In fact you could make an arguments that some HFA's are closer to Clerics, since most people in such times will assume their behavior is them being touched by something divine or non-human/spiritual and therefore if they are lucky get sorted into being a priest who learns all the weird occult stuff priests learn, which was the widest source of education in such times, and would have the mind to remember all the spirits and gods weird rules and rituals while being taught that there is a divine order to all of existence.

hymer
2016-06-04, 02:06 AM
As misleading as the Rainman movie is, I think it did at least achieve that for the autism spectrum; I've never heard or seen it used as an insult directed at neurotypical people.
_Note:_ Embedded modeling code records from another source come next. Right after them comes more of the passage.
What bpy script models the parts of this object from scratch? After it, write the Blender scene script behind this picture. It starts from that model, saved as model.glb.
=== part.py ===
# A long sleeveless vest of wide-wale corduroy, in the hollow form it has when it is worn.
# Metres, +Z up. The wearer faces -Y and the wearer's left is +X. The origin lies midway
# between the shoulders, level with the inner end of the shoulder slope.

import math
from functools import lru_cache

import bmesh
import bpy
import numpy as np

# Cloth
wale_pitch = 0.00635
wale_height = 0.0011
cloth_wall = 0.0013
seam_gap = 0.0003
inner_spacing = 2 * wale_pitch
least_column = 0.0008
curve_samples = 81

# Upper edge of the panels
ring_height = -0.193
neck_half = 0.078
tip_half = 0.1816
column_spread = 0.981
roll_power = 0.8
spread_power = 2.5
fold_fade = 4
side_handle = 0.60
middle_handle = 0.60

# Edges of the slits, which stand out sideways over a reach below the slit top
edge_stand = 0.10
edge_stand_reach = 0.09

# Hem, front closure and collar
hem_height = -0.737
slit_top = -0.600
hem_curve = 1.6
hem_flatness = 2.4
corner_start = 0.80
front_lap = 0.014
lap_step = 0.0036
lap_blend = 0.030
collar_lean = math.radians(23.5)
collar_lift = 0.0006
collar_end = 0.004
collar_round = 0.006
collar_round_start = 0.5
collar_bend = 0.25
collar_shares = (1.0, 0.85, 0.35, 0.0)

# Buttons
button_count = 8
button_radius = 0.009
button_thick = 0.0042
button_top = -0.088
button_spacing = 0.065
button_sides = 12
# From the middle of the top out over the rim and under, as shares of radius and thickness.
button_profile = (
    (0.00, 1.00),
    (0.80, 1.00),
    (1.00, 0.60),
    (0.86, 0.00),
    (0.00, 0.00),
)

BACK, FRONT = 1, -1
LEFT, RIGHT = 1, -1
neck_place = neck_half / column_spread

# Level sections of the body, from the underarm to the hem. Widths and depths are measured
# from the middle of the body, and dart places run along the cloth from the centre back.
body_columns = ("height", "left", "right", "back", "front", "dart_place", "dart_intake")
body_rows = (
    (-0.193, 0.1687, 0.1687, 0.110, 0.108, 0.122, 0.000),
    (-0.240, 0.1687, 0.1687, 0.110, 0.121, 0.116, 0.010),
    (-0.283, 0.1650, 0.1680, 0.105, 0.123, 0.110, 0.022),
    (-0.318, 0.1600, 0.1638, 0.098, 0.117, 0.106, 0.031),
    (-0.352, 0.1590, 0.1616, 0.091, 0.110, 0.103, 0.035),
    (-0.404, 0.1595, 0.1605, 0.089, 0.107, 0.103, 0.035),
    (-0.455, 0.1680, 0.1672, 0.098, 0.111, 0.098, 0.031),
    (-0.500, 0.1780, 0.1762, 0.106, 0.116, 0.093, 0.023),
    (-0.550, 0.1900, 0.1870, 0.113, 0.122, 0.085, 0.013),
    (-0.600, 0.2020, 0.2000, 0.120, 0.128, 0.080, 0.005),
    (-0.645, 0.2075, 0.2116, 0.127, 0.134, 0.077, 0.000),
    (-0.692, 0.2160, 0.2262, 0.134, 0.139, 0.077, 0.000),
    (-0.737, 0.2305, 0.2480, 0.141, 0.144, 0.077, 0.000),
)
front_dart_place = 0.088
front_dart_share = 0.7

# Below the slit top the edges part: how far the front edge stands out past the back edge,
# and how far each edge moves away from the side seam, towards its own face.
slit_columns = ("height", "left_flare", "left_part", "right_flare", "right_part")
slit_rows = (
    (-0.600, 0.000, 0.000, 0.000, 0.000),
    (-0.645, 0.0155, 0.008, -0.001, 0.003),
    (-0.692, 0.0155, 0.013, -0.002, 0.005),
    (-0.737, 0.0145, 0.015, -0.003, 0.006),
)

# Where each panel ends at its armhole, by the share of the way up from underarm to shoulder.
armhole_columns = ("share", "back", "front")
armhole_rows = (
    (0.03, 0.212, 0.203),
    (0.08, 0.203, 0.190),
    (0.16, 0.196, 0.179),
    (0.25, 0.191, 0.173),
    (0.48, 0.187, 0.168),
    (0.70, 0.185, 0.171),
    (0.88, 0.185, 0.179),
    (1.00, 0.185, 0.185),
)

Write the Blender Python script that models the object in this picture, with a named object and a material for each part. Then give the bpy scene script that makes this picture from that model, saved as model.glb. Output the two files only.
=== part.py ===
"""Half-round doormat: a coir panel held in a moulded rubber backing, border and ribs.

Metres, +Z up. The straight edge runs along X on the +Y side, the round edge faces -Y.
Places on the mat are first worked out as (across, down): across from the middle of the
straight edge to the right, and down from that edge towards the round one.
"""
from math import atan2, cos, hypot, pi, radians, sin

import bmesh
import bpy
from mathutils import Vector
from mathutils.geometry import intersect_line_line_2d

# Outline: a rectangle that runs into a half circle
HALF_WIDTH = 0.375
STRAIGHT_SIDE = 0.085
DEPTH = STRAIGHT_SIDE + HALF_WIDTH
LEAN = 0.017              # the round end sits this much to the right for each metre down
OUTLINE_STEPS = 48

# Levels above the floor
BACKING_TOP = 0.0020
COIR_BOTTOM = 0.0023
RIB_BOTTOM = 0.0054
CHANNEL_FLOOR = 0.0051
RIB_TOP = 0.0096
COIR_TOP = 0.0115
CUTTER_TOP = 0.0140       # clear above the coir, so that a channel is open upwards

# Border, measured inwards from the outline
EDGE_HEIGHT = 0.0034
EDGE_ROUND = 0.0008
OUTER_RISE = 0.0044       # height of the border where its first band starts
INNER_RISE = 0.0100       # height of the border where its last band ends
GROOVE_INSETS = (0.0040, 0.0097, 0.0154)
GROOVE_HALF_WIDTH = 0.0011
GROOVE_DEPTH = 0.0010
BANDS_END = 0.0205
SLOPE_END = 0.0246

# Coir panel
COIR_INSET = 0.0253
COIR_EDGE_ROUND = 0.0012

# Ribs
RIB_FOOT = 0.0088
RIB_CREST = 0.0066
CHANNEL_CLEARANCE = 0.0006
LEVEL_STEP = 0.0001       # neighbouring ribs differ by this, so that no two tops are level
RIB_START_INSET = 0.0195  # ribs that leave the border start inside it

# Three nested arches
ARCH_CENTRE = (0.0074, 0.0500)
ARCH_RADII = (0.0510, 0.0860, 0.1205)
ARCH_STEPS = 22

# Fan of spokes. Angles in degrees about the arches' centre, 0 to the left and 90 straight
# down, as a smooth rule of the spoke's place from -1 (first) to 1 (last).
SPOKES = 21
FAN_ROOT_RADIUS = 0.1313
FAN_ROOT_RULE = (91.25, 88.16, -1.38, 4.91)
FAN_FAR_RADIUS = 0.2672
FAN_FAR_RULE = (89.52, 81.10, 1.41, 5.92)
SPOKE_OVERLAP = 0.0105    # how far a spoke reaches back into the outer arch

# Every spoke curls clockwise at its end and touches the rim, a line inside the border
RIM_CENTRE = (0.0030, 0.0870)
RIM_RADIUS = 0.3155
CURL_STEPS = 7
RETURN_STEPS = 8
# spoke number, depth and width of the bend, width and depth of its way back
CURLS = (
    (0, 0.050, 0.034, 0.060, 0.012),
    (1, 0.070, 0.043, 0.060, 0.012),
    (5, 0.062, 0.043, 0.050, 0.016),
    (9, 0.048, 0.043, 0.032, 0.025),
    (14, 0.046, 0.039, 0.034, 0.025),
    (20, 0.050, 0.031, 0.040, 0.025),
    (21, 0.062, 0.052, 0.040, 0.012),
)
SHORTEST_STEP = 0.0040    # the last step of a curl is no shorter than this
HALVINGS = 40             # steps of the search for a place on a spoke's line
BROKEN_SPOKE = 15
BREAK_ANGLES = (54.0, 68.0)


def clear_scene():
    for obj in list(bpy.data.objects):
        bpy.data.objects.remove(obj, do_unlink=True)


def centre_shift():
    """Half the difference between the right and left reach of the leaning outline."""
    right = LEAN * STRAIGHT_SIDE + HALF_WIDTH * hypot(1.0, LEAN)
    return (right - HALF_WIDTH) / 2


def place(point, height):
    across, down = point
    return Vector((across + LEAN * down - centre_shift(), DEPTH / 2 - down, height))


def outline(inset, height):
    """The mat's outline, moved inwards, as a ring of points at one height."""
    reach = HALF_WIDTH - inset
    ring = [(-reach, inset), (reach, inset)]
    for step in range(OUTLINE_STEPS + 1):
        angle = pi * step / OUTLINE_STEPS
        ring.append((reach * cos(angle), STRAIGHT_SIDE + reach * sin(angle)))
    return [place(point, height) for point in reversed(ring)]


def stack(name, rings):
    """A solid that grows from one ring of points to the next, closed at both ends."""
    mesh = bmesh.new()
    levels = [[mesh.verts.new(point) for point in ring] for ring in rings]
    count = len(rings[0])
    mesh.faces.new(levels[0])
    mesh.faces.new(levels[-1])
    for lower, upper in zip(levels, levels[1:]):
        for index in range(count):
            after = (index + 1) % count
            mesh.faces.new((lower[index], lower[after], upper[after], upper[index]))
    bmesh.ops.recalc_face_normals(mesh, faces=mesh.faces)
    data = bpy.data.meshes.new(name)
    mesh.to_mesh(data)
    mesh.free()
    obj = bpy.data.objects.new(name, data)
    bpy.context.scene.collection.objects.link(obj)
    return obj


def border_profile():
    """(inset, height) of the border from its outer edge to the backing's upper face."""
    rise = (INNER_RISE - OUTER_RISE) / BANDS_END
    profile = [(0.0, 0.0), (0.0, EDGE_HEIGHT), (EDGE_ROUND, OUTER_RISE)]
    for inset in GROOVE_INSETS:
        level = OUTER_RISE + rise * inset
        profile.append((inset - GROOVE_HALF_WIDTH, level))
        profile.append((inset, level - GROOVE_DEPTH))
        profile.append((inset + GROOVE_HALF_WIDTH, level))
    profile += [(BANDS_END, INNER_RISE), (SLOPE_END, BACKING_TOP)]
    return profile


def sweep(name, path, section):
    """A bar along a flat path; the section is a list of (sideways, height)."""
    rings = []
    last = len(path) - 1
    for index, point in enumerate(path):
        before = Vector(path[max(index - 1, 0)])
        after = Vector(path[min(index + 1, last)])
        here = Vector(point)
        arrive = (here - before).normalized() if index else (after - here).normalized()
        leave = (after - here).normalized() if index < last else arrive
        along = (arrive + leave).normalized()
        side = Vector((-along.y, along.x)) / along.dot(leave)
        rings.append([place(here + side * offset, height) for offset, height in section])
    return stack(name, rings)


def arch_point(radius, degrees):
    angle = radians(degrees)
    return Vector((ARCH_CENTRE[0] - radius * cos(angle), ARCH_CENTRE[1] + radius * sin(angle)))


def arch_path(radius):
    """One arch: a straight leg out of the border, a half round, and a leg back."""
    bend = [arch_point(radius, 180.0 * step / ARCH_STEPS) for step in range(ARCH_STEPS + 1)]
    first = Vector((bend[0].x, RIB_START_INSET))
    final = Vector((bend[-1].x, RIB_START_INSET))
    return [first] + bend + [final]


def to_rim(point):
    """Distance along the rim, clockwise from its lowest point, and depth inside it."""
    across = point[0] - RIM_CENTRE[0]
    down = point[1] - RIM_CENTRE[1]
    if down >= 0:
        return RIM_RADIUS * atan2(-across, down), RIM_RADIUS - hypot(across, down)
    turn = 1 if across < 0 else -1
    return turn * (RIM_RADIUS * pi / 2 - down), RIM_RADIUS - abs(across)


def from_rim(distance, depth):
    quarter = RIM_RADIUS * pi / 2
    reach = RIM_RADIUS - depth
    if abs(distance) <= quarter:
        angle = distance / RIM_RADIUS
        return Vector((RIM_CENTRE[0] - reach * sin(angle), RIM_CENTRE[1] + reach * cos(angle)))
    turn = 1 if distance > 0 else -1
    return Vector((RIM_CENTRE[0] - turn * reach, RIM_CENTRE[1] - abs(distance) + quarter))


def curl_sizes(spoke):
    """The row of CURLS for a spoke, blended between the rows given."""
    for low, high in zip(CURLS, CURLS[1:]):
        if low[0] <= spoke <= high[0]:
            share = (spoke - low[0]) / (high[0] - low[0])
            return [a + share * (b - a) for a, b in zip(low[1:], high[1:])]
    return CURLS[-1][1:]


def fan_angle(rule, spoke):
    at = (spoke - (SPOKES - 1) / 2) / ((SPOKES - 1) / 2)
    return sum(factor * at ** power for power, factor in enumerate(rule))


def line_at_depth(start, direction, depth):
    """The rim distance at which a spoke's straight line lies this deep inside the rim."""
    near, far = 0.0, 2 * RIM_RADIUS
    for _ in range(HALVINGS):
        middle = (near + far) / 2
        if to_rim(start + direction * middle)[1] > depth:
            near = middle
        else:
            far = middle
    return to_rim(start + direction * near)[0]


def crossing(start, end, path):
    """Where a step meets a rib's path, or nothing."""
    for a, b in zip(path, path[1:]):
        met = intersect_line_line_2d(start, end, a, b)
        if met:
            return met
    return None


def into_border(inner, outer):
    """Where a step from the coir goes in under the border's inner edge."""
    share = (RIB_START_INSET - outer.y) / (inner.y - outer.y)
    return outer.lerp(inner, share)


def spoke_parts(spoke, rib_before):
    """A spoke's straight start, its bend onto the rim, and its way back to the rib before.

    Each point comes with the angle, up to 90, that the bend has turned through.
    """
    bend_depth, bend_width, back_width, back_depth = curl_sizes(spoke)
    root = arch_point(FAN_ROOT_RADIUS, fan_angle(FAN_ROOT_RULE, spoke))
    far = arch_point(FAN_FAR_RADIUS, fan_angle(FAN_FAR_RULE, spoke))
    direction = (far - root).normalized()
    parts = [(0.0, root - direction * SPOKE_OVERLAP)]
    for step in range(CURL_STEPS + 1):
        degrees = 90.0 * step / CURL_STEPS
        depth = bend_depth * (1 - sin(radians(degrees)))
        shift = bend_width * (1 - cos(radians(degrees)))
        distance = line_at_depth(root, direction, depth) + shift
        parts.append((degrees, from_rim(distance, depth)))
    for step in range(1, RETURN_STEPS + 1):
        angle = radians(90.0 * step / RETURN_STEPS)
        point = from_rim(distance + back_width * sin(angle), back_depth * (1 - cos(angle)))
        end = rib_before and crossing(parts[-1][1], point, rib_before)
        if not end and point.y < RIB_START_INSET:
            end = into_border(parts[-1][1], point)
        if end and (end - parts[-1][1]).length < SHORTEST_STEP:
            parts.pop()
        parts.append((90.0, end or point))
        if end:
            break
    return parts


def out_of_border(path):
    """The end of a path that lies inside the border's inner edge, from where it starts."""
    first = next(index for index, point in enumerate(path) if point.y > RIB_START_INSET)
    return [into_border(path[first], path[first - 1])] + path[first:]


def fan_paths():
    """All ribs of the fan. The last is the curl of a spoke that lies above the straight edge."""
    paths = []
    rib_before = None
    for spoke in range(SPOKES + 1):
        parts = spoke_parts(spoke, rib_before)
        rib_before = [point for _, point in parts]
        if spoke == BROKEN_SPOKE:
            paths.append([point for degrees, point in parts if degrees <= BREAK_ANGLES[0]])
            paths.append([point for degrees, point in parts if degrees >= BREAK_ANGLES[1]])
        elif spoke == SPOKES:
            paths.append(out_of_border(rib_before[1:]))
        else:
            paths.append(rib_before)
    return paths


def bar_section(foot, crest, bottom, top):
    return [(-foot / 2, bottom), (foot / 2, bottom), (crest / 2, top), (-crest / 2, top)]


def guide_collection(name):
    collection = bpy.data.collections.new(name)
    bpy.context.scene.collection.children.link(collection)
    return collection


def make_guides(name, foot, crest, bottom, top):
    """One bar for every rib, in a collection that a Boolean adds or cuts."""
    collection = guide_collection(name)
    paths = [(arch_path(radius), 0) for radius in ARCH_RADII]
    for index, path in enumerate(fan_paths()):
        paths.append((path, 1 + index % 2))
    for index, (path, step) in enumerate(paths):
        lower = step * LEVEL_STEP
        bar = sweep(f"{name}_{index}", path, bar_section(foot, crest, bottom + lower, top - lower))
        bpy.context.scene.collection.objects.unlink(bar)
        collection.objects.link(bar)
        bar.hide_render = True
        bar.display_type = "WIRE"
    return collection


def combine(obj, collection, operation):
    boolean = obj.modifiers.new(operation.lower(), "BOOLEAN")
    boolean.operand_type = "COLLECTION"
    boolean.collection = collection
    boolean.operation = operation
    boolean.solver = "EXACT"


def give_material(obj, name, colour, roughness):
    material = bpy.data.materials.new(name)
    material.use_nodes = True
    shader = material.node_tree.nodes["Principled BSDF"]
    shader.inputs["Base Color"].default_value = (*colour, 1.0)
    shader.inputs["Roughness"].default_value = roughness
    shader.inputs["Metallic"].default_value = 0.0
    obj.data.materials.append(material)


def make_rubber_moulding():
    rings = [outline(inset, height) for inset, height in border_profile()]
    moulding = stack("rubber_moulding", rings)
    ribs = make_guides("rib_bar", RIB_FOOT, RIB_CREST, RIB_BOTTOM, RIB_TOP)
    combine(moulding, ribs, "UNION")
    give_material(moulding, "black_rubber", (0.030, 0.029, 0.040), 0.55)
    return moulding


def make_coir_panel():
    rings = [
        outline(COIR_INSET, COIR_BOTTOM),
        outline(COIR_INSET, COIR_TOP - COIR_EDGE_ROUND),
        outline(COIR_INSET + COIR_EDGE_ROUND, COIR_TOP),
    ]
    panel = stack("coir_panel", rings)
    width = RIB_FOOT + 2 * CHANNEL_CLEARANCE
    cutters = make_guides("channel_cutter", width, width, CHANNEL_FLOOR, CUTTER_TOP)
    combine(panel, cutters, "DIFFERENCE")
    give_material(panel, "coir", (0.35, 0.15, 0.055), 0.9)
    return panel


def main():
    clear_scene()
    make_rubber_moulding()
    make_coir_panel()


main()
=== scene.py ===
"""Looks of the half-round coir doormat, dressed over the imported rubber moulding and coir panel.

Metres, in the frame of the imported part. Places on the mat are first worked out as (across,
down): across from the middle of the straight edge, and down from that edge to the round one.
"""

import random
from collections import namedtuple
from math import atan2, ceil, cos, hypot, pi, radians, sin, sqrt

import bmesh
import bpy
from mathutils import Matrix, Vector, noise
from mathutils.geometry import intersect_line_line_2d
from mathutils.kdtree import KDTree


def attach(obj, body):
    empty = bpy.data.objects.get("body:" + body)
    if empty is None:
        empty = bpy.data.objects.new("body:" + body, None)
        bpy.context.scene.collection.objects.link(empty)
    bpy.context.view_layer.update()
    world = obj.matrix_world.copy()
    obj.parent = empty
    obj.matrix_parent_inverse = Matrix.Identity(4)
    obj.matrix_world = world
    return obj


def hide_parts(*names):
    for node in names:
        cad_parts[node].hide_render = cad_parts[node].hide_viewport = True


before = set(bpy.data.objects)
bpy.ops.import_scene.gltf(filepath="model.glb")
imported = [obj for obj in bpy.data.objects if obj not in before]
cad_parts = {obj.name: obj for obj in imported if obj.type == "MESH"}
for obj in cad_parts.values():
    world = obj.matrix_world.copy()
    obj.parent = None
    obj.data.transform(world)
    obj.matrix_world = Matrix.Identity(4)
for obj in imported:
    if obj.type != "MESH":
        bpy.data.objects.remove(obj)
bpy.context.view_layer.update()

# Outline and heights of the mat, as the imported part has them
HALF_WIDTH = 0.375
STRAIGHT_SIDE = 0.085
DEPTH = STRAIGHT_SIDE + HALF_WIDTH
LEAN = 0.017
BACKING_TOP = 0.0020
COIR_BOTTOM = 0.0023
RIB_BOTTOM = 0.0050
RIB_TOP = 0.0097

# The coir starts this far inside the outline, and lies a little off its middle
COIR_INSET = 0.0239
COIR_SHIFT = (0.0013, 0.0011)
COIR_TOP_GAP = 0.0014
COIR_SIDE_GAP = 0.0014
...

A description of certain behaviours or abilities, yes, but not insults.

Delusion
2016-06-04, 03:17 AM
One of my favourite characters was a Blind Doji Courtier in an L5R game. Because the character was a non combatant I could play her as actually blind instead of having some sort of 'totally-not-vision supersense.'

She also had a servant following her around and reading her letters for her and stuff like that.

Honest Tiefling
2016-06-04, 10:32 AM
One of my favourite characters was a Blind Doji Courtier in an L5R game. Because the character was a non combatant I could play her as actually blind instead of having some sort of 'totally-not-vision supersense.'

THANK YOU. I am often very annoyed when characters try to pull this, and either use it to get more superpowers not allowed by the system or ignore the fact that blind characters would indeed face some difficulty. I had a player annoyed at me once for refusing to work with a blind archer...Who had no way to see/hear/smell her targets.